(CAD and scene scripts)
-.-.-
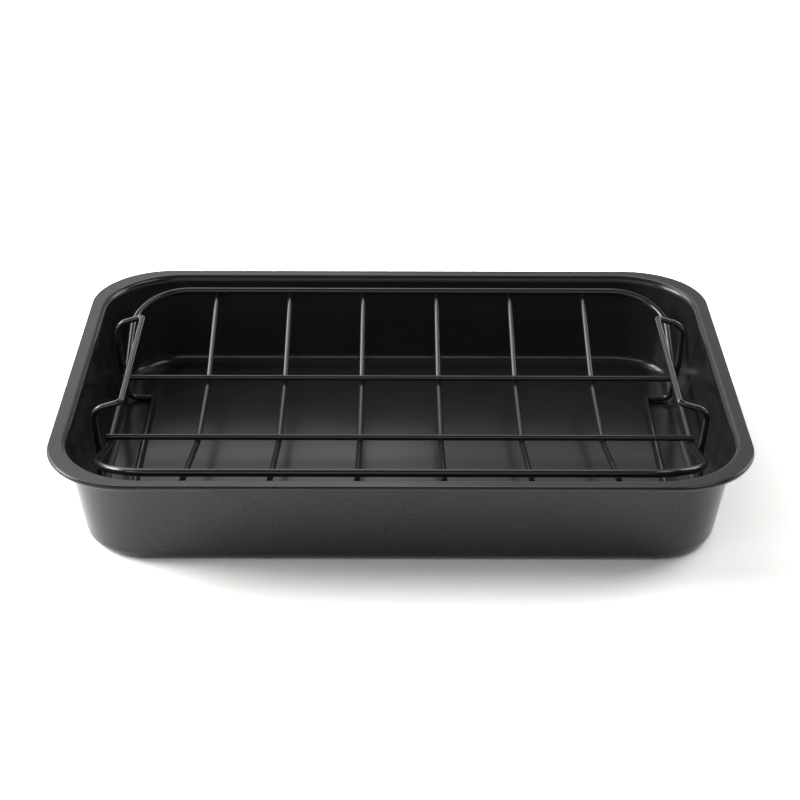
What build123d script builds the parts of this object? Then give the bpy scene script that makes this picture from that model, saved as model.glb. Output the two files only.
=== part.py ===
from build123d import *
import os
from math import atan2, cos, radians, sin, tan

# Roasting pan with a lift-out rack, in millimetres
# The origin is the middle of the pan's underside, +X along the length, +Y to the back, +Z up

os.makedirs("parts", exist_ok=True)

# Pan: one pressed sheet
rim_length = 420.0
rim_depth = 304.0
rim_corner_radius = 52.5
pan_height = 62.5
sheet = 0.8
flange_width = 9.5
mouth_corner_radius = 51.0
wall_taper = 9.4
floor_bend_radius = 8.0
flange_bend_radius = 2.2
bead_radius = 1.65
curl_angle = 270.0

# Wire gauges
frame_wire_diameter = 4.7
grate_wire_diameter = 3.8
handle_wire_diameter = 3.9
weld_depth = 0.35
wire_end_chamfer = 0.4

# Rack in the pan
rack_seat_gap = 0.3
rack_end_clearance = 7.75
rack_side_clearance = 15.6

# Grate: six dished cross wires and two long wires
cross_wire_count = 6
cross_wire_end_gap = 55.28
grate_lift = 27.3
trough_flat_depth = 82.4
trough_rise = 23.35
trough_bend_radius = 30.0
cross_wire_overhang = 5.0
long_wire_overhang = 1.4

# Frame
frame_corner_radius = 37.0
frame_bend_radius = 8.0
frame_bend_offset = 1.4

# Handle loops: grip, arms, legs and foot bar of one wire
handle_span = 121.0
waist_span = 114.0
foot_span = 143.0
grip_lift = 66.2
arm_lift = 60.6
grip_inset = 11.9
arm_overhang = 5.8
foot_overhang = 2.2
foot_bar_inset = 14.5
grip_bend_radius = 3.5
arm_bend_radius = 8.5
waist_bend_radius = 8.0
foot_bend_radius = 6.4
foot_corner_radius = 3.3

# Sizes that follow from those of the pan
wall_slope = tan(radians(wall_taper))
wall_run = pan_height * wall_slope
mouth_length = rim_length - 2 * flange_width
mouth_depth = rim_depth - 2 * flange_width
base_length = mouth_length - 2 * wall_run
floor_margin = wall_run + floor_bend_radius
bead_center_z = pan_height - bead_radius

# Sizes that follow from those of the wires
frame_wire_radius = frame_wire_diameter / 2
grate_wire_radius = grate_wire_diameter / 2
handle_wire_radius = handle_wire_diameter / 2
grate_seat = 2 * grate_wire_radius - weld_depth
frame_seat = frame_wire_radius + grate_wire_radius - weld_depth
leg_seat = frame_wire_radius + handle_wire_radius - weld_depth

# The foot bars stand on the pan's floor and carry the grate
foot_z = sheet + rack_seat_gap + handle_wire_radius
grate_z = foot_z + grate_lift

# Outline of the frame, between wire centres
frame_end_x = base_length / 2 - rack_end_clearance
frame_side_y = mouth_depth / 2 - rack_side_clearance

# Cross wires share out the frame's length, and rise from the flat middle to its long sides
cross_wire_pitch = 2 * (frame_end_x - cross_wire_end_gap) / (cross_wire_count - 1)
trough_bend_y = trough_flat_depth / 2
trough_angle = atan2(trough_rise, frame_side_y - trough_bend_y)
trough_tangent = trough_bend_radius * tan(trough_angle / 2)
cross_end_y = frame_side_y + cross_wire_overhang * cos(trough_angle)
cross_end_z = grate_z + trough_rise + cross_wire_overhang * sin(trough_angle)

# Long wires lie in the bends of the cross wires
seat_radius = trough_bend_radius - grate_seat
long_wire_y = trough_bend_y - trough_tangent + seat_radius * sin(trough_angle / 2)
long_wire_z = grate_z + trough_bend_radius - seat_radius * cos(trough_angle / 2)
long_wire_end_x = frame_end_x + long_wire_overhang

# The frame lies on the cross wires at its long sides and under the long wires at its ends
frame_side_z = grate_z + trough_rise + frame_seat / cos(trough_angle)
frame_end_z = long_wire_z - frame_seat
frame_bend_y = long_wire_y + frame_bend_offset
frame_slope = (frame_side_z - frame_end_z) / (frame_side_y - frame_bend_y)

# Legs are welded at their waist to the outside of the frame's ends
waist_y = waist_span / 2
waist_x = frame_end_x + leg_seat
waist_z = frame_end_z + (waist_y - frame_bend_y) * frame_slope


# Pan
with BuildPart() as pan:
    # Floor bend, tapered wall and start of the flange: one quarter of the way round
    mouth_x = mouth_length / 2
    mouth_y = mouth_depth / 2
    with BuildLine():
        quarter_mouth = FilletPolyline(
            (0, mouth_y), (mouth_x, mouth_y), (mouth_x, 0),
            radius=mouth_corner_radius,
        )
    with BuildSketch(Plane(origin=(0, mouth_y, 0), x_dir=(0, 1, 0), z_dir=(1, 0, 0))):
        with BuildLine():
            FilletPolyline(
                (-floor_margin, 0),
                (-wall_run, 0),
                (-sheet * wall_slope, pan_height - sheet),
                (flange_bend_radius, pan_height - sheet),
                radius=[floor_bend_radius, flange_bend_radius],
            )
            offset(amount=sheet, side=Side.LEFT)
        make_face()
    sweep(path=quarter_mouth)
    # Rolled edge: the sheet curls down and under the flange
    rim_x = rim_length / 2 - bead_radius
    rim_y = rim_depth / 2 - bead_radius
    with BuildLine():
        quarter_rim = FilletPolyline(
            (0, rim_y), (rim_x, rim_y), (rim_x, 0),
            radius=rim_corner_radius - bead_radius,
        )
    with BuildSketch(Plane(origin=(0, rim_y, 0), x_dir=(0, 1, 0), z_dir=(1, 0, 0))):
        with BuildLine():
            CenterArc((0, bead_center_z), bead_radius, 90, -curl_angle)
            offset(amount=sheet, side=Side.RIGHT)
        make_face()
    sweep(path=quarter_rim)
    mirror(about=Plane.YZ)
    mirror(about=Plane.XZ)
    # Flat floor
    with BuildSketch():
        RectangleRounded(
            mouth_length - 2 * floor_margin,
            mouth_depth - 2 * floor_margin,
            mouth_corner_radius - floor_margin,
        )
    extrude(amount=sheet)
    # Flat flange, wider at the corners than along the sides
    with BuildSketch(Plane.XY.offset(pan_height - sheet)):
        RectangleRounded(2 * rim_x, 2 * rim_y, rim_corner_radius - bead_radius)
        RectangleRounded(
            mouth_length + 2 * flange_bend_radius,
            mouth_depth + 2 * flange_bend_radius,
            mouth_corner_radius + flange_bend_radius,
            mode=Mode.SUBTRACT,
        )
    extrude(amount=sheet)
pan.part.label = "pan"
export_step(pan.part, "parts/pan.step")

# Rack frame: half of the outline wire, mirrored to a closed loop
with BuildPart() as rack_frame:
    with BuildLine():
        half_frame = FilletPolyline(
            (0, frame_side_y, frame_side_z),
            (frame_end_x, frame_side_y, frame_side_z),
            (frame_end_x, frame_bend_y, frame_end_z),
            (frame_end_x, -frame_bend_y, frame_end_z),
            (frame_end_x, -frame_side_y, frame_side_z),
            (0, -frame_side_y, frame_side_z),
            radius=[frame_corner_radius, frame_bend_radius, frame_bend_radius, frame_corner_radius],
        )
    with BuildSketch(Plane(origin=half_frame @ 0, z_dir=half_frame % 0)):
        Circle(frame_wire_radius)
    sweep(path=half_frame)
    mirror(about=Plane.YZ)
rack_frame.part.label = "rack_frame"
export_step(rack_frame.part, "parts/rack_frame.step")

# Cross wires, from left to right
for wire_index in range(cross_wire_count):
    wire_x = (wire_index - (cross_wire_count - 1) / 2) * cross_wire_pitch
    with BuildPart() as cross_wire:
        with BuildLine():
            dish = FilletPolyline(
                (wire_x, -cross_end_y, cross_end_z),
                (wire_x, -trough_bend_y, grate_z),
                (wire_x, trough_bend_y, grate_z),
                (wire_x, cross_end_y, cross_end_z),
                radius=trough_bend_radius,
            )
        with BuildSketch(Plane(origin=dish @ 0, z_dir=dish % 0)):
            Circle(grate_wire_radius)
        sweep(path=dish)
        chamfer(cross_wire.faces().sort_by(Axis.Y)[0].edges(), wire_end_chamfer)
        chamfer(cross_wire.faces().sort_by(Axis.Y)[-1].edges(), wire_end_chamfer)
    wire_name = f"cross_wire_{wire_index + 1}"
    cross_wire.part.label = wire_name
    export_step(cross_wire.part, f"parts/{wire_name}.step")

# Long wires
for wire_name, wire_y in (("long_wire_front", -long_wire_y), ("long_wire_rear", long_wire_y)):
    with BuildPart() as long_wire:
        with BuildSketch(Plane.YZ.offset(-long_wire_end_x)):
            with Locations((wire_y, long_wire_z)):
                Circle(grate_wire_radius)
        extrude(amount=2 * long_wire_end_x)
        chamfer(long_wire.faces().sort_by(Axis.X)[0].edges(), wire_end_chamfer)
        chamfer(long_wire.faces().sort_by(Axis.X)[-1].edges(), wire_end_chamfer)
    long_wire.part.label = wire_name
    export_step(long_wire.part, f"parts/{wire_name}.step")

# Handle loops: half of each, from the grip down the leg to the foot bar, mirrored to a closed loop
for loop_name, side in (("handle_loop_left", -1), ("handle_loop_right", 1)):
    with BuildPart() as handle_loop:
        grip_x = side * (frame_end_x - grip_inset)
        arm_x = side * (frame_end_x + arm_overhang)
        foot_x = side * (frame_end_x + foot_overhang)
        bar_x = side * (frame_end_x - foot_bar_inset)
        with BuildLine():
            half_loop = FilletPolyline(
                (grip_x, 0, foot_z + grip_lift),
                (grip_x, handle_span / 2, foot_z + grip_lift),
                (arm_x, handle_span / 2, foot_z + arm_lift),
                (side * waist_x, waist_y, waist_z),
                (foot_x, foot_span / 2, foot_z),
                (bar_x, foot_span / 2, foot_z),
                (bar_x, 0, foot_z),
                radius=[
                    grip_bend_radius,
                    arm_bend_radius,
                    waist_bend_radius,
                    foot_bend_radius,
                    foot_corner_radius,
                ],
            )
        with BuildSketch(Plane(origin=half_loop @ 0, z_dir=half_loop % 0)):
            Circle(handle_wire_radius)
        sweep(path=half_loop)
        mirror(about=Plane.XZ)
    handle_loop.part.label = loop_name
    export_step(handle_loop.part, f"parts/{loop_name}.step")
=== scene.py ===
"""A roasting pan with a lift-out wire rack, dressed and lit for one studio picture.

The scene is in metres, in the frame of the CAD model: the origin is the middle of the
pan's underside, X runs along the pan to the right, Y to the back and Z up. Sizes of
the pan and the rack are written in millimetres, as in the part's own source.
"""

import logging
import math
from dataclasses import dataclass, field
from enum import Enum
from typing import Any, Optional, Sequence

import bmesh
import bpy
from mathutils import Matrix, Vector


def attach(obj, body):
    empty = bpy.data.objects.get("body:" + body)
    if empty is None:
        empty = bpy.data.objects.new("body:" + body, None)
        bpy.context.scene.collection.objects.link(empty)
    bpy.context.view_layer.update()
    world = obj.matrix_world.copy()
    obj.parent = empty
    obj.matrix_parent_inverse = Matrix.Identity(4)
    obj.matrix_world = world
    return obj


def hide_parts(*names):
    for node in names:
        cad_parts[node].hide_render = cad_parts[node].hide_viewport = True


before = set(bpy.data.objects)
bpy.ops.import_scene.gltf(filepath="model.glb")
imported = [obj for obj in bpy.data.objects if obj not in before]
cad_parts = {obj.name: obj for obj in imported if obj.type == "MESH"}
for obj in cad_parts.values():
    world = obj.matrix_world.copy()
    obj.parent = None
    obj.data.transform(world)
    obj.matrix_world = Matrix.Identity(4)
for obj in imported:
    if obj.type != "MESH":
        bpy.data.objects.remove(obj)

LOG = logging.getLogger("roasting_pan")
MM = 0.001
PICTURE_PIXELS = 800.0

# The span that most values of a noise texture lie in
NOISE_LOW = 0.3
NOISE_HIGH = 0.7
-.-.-
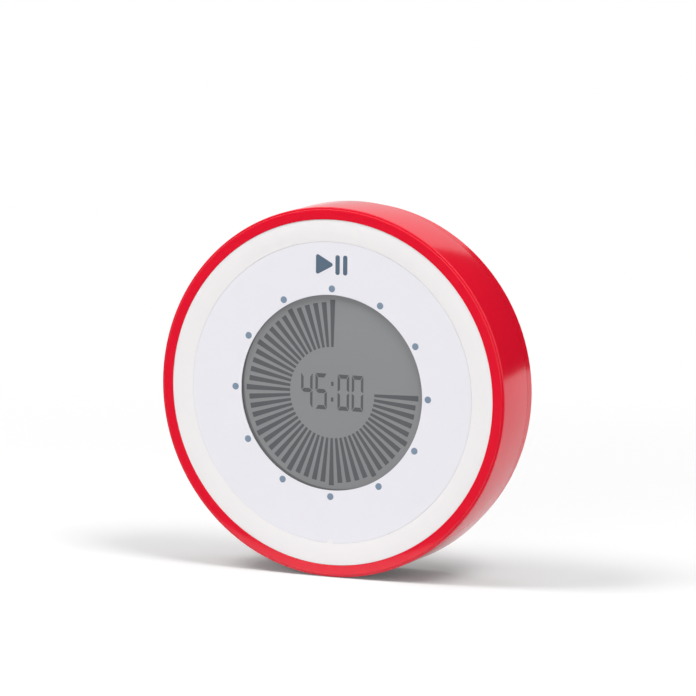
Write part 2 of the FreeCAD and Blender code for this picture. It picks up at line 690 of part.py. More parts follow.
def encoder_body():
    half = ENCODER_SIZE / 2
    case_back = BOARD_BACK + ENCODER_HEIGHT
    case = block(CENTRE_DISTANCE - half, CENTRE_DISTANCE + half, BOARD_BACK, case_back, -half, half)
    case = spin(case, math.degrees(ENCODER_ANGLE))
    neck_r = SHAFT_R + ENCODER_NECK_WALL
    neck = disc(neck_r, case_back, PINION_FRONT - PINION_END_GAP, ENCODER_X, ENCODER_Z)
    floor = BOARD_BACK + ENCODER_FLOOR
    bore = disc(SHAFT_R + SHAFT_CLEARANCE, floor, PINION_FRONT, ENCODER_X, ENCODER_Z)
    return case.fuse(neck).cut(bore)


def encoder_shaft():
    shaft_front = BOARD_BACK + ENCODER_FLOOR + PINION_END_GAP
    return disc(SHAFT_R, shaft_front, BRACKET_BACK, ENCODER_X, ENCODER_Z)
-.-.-
Among the entries above, locate the lines containing "handle_loop.part.label = loop_name" and "from typing import Any, Optional, Sequence", and transcribe exactly those two lines and all lines between.

THE REPLY:
    handle_loop.part.label = loop_name
    export_step(handle_loop.part, f"parts/{loop_name}.step")
=== scene.py ===
"""A roasting pan with a lift-out wire rack, dressed and lit for one studio picture.

The scene is in metres, in the frame of the CAD model: the origin is the middle of the
pan's underside, X runs along the pan to the right, Y to the back and Z up. Sizes of
the pan and the rack are written in millimetres, as in the part's own source.
"""

import logging
import math
from dataclasses import dataclass, field
from enum import Enum
from typing import Any, Optional, Sequence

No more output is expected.